A death row inmate in Ohio has jumped the gun on prison officials by hanging himself ahead of his execution date.
Billy Slagle stabbed a neighbor to death in 1987. No word on exactly why, but he did it. And it's not like he used an illegal firearm or a dangerously long knife to do it, he used a plain old pair of scissors. So when the alarmists call for more regulation on weapons and certification before ownership, ask yourself just how much regulation and certification is necessary before everyone is 100% safe all the time. You won't ever get there.
That Slagle killed the lady is undeniable. He was sentenced to death, also history. But now he's had 26 years of life on the taxpayer's dime, all that time spent on appeals, challenges, etc. Finally he ran out of appeals and the governor of Ohio decided not to grant clemency.
So what happens next? Slagle hanged himself in his cell three days ahead of his execution date.
One quick question: how much did it cost, per year, to keep Slagle alive and safe, solely for the purpose of ending his life at a time and place of the state's choosing? I can't find facts for Ohio but a quick search points up that an inmate on Death Row in California costs about $90,000 more per year to keep alive than a prisoner sentenced to life without parole.

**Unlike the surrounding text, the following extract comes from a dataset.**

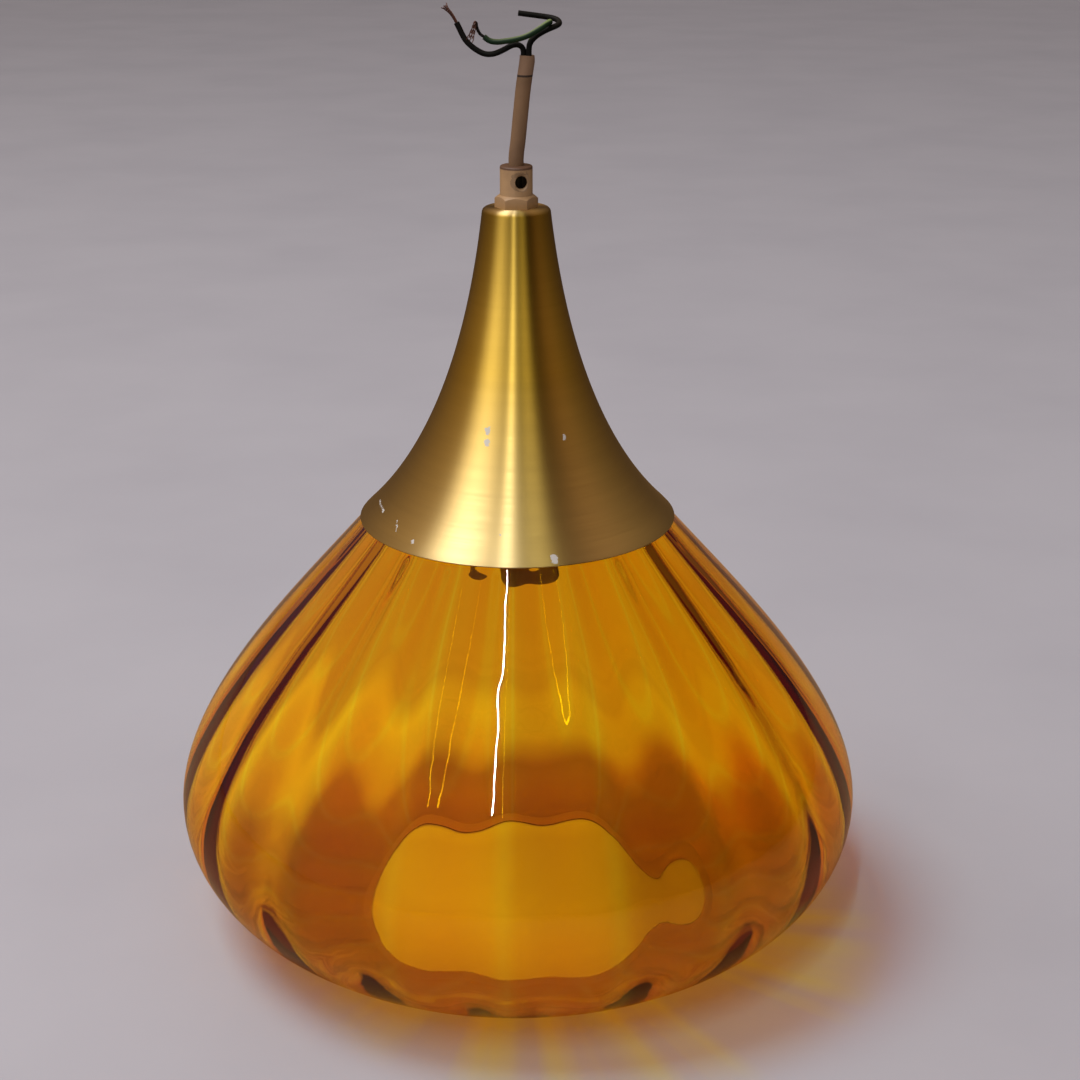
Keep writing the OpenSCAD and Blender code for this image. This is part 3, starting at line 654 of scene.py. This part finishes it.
duller = maths(uneven, "MULTIPLY_ADD", share, STAIN_DULLS, taken["Roughness"])
uneven.links.new(mixed(uneven, share, taken["Base"], taken["Stain"]), given["Color"])
uneven.links.new(duller, given["Roughness"])
uneven.links.new(noise(uneven, place, taken["Grain"], 3.0), given["Height"])
print("group", uneven.name)

# %% [markdown]
# The second is the fine rings that a lathe or a spinning tool leaves, which go round the axis. A noise
# that reads only the radius and the height, and hardly the angle, makes such rings. Two sizes are given.
# %% Group for rings round the axis
BROAD_RINGS = 0.15
rings, taken, given = add_group(
    "rings round the axis",
    [("Scale", FLOAT, 1500.0), ("Drift", FLOAT, 0.02)],
    [("Fine", FLOAT), ("Broad", FLOAT)],
)
x, y, z = axes(rings, coordinate(rings))
flat = node_of(rings, "ShaderNodeCombineXYZ", [(0, x), (1, y), (2, 0.0)]).outputs[0]
radius = vectors(rings, "LENGTH", flat)
drift = maths(rings, "MULTIPLY", x, taken["Drift"])
where = node_of(rings, "ShaderNodeCombineXYZ", [(0, radius), (1, drift), (2, z)]).outputs[0]
broad_scale = maths(rings, "MULTIPLY", taken["Scale"], BROAD_RINGS)
rings.links.new(noise(rings, where, taken["Scale"], 3.0), given["Fine"])
rings.links.new(noise(rings, where, broad_scale, 2.0), given["Broad"])
print("group", rings.name)

# %% [markdown]
# The third is one chip or scratch: all points nearer than its width to a short line. The place is shaken
# by a fine noise first, so that the edge is ragged.
# %% Group for a chip or a scratch
RAGGED = 0.003
RAGGED_SCALE = 700.0
mark, taken, given = add_group(
    "chip or scratch",
    [("Start", VECTOR, (0, 0, 0)), ("End", VECTOR, (0, 0, 0.001)), ("Width", FLOAT, 0.001)],
    [("Mask", FLOAT)],
)
place = coordinate(mark)
wobble = vectors(mark, "SUBTRACT", noise(mark, place, RAGGED_SCALE, 3.0, "Color"), (0.5, 0.5, 0.5))
ragged = vectors(mark, "MULTIPLY_ADD", wobble, (RAGGED, RAGGED, RAGGED), place)
reach = vectors(mark, "SUBTRACT", ragged, taken["Start"])
line = vectors(mark, "SUBTRACT", taken["End"], taken["Start"])
along = vectors(mark, "DOT_PRODUCT", reach, line)
share = maths(mark, "DIVIDE", along, vectors(mark, "DOT_PRODUCT", line, line), use_clamp=True)
gap = vectors(mark, "DISTANCE", reach, vectors(mark, "MULTIPLY", line, share))
mark.links.new(maths(mark, "LESS_THAN", gap, taken["Width"]), given["Mask"])
print("group", mark.name)


# %% [markdown]
# Most pieces need one of two finishes: a worn one with clouds of stain, for plastic, rubber and blackened
# steel, or a ringed one for turned and spun metal. A colour can be laid over either where a mask is 1.
# %% Helpers for finishes
def new_material(name, **sockets):
    """A material with its shader's own sockets set."""
    material = bpy.data.materials.new(name)
    material.use_nodes = True
    shader = material.node_tree.nodes["Principled BSDF"]
    for socket, value in sockets.items():
        shader.inputs[socket.replace("_", " ")].default_value = value
    return material, material.node_tree, shader


def finish(tree, shader, colour, roughness, height, bump, depth):
    """Links a colour, a roughness and a bump of some depth into a shader."""
    tree.links.new(colour, shader.inputs["Base Color"])
    tree.links.new(roughness, shader.inputs["Roughness"])
    tree.links.new(raised(tree, height, bump, depth), shader.inputs["Normal"])


def worn(name, base, stain, roughness, scale=80.0, amount=0.6, grain=900.0, bump=0.1, depth=0.02, **sockets):
    """A finish with uneven colour and roughness and a fine grain."""
    material, tree, shader = new_material(name, **sockets)
    group = node_of(tree, "ShaderNodeGroup", node_tree=uneven)
    for socket, value in (("Base", (*base, 1)), ("Stain", (*stain, 1)), ("Scale", scale), ("Amount", amount),
                          ("Roughness", roughness), ("Grain", grain)):
        group.inputs[socket].default_value = value
    colour, rough, height = group.outputs
    finish(tree, shader, colour, rough, height, bump, depth)
    return material


def ringed(name, base, stain, roughness, scale=1500.0, bump=0.3, depth=0.01, **sockets):
    """A turned or spun metal with rings round the axis."""
    material, tree, shader = new_material(name, Metallic=1.0, **sockets)
    along = node_of(tree, "ShaderNodeTangent", direction_type="RADIAL", axis="Z")
    tree.links.new(along.outputs[0], shader.inputs["Tangent"])
    marks = node_of(tree, "ShaderNodeGroup", node_tree=rings)
    marks.inputs["Scale"].default_value = scale
    fine = marks.outputs["Fine"]
    rough = ranged(tree, fine, 0.0, 1.0, roughness - 0.06, roughness + 0.1)
    finish(tree, shader, mixed(tree, marks.outputs["Broad"], base, stain), rough, fine, bump, depth)
    return material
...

More. Per year. If we assume Ohio's rates are comparable, that means keeping Slagle alive for those 26 years cost an extra $2.3M than it would for someone just on life w/o parole. And ultimately that money is gone because when his time comes, Slagle is dead.
This is where I hate the death penalty. Not just for the burden it lays on the spirits of those who must carry it out, but for the burden it lays on us, the law-abiding citizens who support it. Yes, we want these people gone, never to mix with decent society again. But does it have to break the bank?
After 26 years with only a short time remaining, Slagle killed himself. Instead of Death Row,it might have been more appropriate to put him in Life Row, where the sun never shines on a free man, and a convenient length of stout rope always hangs from the ceiling, ready and waiting. A condemned man can leave prison at any time...but not on his own feet.
You might consider it cruel and unfeeling, these suggestions I'm making. Well, how cruel was it for Slagle to stab a woman 17 times? The first three or four times could have been in anger, what about the last dozen or so? Why should a society that holds justice and freedom so dear have to support a person like that?
If the prisoner wants to eat, let him work a field. If he wants clothes, let him earn the money to purchase them. And if a condemned man wants out of prison, he can leave. He can leave by the one freedom still left to him.
The chief failing, in my opinion, of prison is that it punishes endlessly. In prison criminals are thrust together into a poorly ordered, barely contained powderkeg where what mostly happens is that the strongest, most violent offenders continue to be strong and violent, subjugating other offenders to their will. It would cost more up front, but I think it would be better to keep offenders separated at all times so they cannot teach each other criminal skills, compare tactics and whatnot. They can work for their food just like free people do, they can earn their privileges, what few they should have in prison. Perhaps, after spending their entire prison sentence at a job, they will have developed some work habits that are more positive and socially acceptable than robbing, stealing and assaulting. If I don't work, I don't eat. Why should a prisoner have it easier than that?
It's harsh. But I think it's fair. When this society is working hard to legalize such things as assisted euthanasia for the terminally ill, I think the terminally incarcerated should have the same option. And even so, it's still more mercy than the prisoner ever showed for his victim.